To sum up all of the preceding, I offer the following suggestions:
1. Don't rely on analysis that uses a broad brush when describing the effects of climate change on farming. Instead, trust writers who do distinguish between commodity crops and food crops.
2. Don't trust that another protest against climate change can or will stave off food shortages we are likely to face. Only changing how and what we grow and eat will do that. Reducing the effects of climate change will happen slowly. People need to eat each year of this struggle if they hope to be able to march in the streets.
3. Do grow food. A little or a lot. Do support local food growers. Do work with local organizations to build community food programs.
4. If you are an economist or socialist or a combination of the two, provide analysis of how capitalist systems are exacerbating the farming crisis.

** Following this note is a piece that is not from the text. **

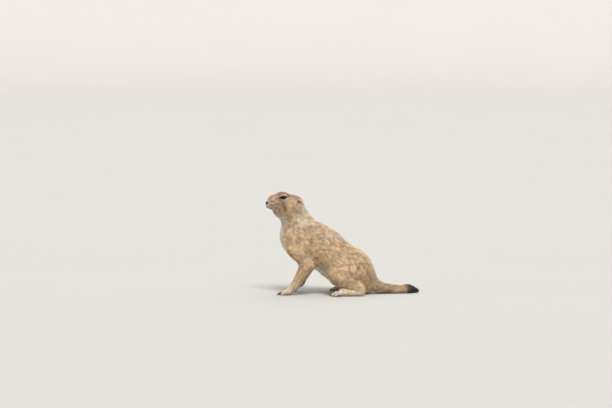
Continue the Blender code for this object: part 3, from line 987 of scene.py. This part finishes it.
def coat_piece(name, skin, locks, faces, spine, material):
    """One piece of the coat, over some of the skin's faces."""
    roots = Roots(skin, skin.fur["density"], faces)
    middle, tip, width, lock, guard = tuft_lines(roots, skin, locks)
    points, normals = tuft_points(roots, middle, tip, width)
    triangles = TUFT_TRIANGLES[None] + TUFT_POINTS * np.arange(roots.count)[:, None, None]
    data = mesh_of_triangles(name, points.reshape(-1, 3), triangles.reshape(-1, 3))
    pale = roots.of(skin.marks["pale"])
    store(data, "shade", tuft_shades(roots, locks, lock, guard, pale).ravel())
    for mark, values in skin.marks.items():
        value = np.clip(roots.of(values) + RANDOM.normal(0, 0.06, roots.count), 0, 1)
        store(data, mark, np.repeat(value, TUFT_POINTS))
    place = np.repeat(unwrapped(roots.points, spine), TUFT_POINTS, axis=0)
    place[:, 0] += np.tile(PATCH_SIDES, roots.count) * PATCH / 2
    place[:, 1] += np.tile(PATCH_HEIGHTS, roots.count) * PATCH
    loops = np.empty(len(data.loops), np.int32)
    data.loops.foreach_get("vertex_index", loops)
    data.uv_layers.new(name="OFBake").data.foreach_set("uv", place[loops].astype(np.float32).ravel())
    placed(name, data, material)
    data.normals_split_custom_set_from_vertices(normals.reshape(-1, 3).astype(np.float32))


def coat_spines():
    """The pieces of the coat, each with the spine that it is unrolled round."""
    head = [turned(on_head(back, 0, up)) for back, up in ((-2, -1), (30, 0), (66, -6))]
    neck = (8, 0, 158), (23, 0, 131), (36, 0, 96)
    trunk = (30, 0, 112), (70, 0, 80), (124, 0, 39), (150, 0, 20)
    tail = (150, 0, 24), (172, 1, 11.5), (198, 4, 7.2), (240, 12, 5)
    foreleg = (36, 26, 100), (30, 28, 82), (47, 31, 55), (26, 26, 18), (15, 26, 6.2), (0, 26, 3)
    hindleg = (120, 26, 56), (100, 38, 38), (137, 41, 14), (106, 43, 6.6), (86, 43, 3)
    spines = {"neck": neck, "tail": tail}
    for side, word in SIDES:
        spines[f"head_{word}"] = head
        spines[f"trunk_{word}"] = trunk
        spines[f"foreleg_{word}"] = [(x + FORELEG_STAGGER * side, y * side, z) for x, y, z in foreleg]
        spines[f"hindleg_{word}"] = [(x, y * side, z) for x, y, z in hindleg]
    return {part: np.array(spine, float) for part, spine in spines.items()}


FURS_OF_PART = {
    "head": ("muzzle", "lid", "crown", "cheek", "ear"),
    "neck": ("throat", "neck"),
    "trunk": ("trunk",),
    "foreleg": ("shoulder", "arm", "forearm"),
    "hindleg": ("thigh", "shank"),
    "tail": ("tail",),
}


def coat_part(mass):
    """Which part of the coat grows on a mass, without its side."""
    for part, furs in FURS_OF_PART.items():
        if mass.fur in furs:
            return part
    return "hindleg" if mass.a[0] > FEET_APART else "foreleg"


def coat_parts_of_faces(skin):
    """The name of the coat's piece that grows on each face of the skin."""
    first = skin.triangles[:, 0]
    part = np.array([coat_part(mass) for mass in BODY])[skin.ruler[first]]
    side = np.where(part == "head", from_nose(skin.points)[first, 1], skin.points[first, 1])
    word = np.where(side < 0, "_left", "_right")
    return np.where(np.isin(part, ("neck", "tail")), part, np.char.add(part, word))


# ---------------- eyes, nose, claws and whiskers

LID_STEPS = 72
LID_MARGIN_RADIUS = 0.3
CORNEA_BULGE = 0.35
NOSE_LEVEL = -0.1
NOSTRIL_INNER, NOSTRIL_OUTER = np.array((-2.6, 1.1, -0.8)), np.array((-1.4, 3.1, 0.3))
NOSTRIL_DEPTH, NOSE_CLEFT_DEPTH = 1.4, 0.45
CLAW_RADIUS, CLAW_TIP_RADIUS = 1.35, 0.22
WHISKER_RADIUS, WHISKER_TIP_RADIUS = 0.1, 0.025
WHISKER_ROWS, WHISKER_COLUMNS = 4, 4


def tube(path, radii, sides=8, reference=(0.13, 0.27, 1), flat=1.0, closed=False):
    """A tapered tube round a path, as points and triangles."""
    path = np.asarray(path, float)
    ahead = np.roll(path, -1, axis=0) - np.roll(path, 1, axis=0) if closed else np.gradient(path, axis=0)
    across = unit(np.cross(ahead, reference))
    up = unit(np.cross(ahead, across))
    angles = 2 * np.pi * np.arange(sides) / sides
    ring = np.cos(angles)[:, None] * across[:, None] * flat + np.sin(angles)[:, None] * up[:, None]
    points = (path[:, None] + ring * np.asarray(radii, float).reshape(-1, 1, 1)).reshape(-1, 3)
    count = len(path)
    rows = np.arange(count if closed else count - 1)[:, None]
    here = np.arange(sides)[None]
    beside = (here + 1) % sides
    after = (rows + 1) % count
    a, b, c, d = rows * sides + here, rows * sides + beside, after * sides + beside, after * sides + here
    triangles = [np.stack([a, b, c], axis=-1).reshape(-1, 3), np.stack([a, c, d], axis=-1).reshape(-1, 3)]
    if not closed:
        start, end, last = len(points), len(points) + 1, (count - 1) * sides
        points = np.vstack([points, path[0], path[-1]])
        here, beside = here[0], beside[0]
        triangles.append(np.stack([np.full(sides, start), beside, here], axis=1))
        triangles.append(np.stack([np.full(sides, end), last + here, last + beside], axis=1))
    return points, np.vstack(triangles)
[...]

5. Don't buy pre-packaged or processed food products, which rely on commodity crops for the additives they use. Buy real food. If active with a local school, press for the school to plant a food garden, to buy its cafeteria food from local growers, and to eliminate processed foods from its campus.
6. Do talk with farmers to learn the details of their lives, visit their farms when invited, support the restaurants and businesses that carry their fruits and vegetables, or buy direct from these growers.
A revolution is a kind of army, and armies must eat in order to march. What are we doing to make sure that our army can eat?
Yes, the way of life we’ve known is coming to an end. Yes, civilizations fall. I for one will fight for our species and our planet’s survival until I can no longer do so.